The process of South Asian Conference on Sanitation SACOSAN is the Collaboration amongst SAARC countries to accelerate progress in ensuring access to adequate sanitation in the region. SACOSAN started in 2003 with the realization that a large number of un-served people lacking proper sanitation are living in South Asia.

At the first South Asian Conference on Sanitation (SACOSAN) held in 2003 in Bangladesh declared that SACOSAN to be introduced to SAARC countries in the South Asian region as a process in order to review progress achieved in the sanitation sector in each country. With the realization that large number of un-served people living in South Asia SACOSAN used as the plat form for resolving regional sanitation issues. This is a biennial government led process and attended by relevant ministries of the governments of South Asia. First conference was organized in Bangladesh in 2003, second in Islamabad Pakistan in 2006 and third in 2008 in Delhi, India. 4th in Sri Lanka, 5th in Nepal and SACOSAN has returned to Bangladesh in 2016 to host the 6th conference. The conference has been able to mobilize political will, donor support and commitment of all stakeholders in mobilizing resources to address one of the pressing issues of South Asia.

The SACOSANs have been a great platform for the governments, regional partners, support agencies, practitioners and professional agencies to engage in constructive dialogue and in agreeing commitments and collective effort to foster regional collaboration in pursuit of meeting the sanitation challenge in the region.
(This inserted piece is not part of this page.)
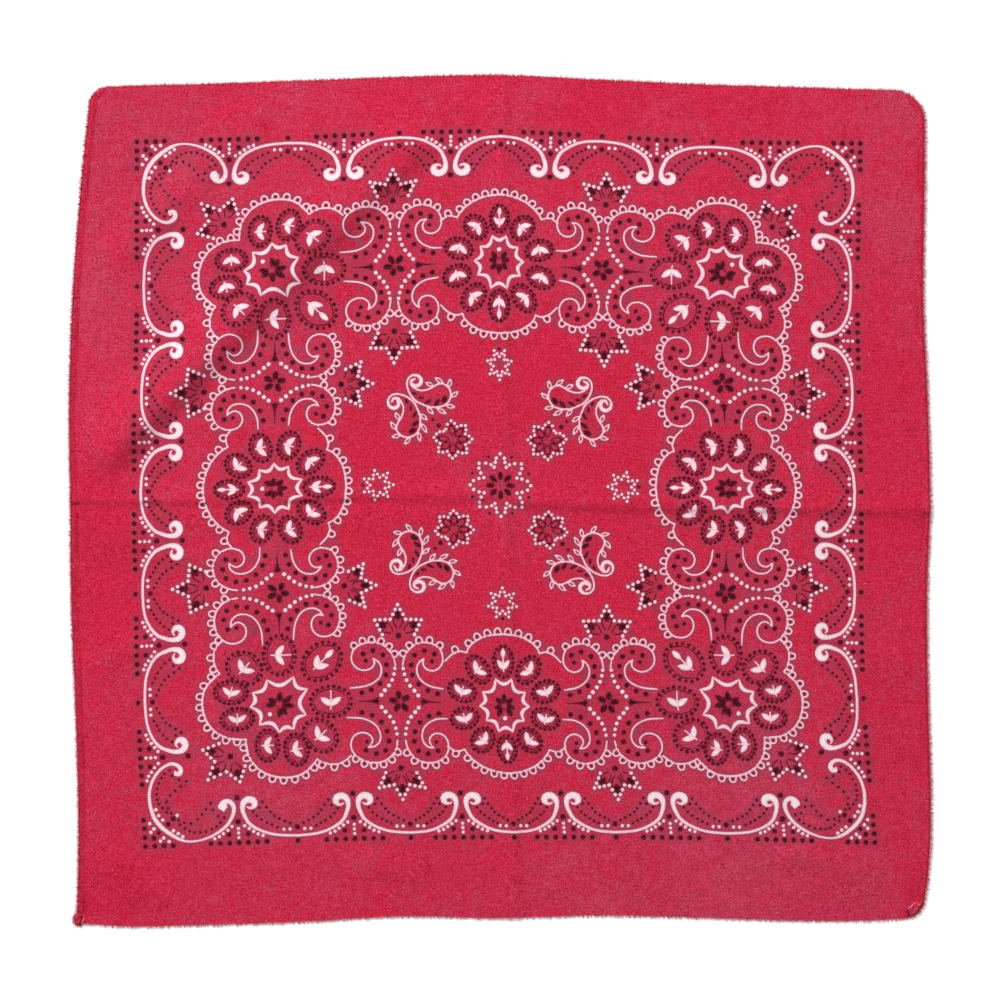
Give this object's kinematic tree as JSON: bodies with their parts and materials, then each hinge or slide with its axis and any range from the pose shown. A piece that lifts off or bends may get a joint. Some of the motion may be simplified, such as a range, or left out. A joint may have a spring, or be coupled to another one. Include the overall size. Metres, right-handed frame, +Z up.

The outcomes of much significance from these conferences have been recommendations emerging from the deliberations which were then embodied in Ministerial Declarations to add the weight required for political commitment and action for moving ahead.

The objective of such conferences is to accelerate the progress in sanitation and hygiene promotion in South Asia and to enhance the quality of people’s lives. In order to evaluate the progress in SACOSAN, the Inter Country Working Group (ICWG) has been established in the Region, to maintain a dialogue and thrust on fulfilling thecommitments made at every conference .

The Minister of City Planning and Water Supply Hon Rauff Hakeem will lead a delegation of 35 Sri Lankans representing key stakeholders engaged in improving sanitation in Sri Lanka including government , civil society, donors national experts and community organizations, to participate in the SACOSAN VII in Pakistan. The conference will be held from 10th to 14th April 2018 and Sri Lankan professional will engaged in conducting technical session on Financing Sanitation. The session will be chaired by Hon Rauff Hakeem and 4 research papers on financing sanitation will be presented for discussion. New challenges have emerged in the financing of sanitation with the commitment to achieve universal access to safely managed sanitation under the Sustainable Development Goals. Investment decisions on sanitation has to depend on many factors as there is no clear picture on the existing situation unlike water supply

On the 13th of April a ministerial summit with the participation of sector ministers of the SAARC region will be held to sign the Islamabad declaration on agreed commitments based on the outcomes of the conference deliberation over the past 3 days. The South Asian countries take every efforts to implement the commitments made at the conference in the next few years until the next SACOSAN conference at which progress on implementation will be reviewed by all stakeholders including political authority.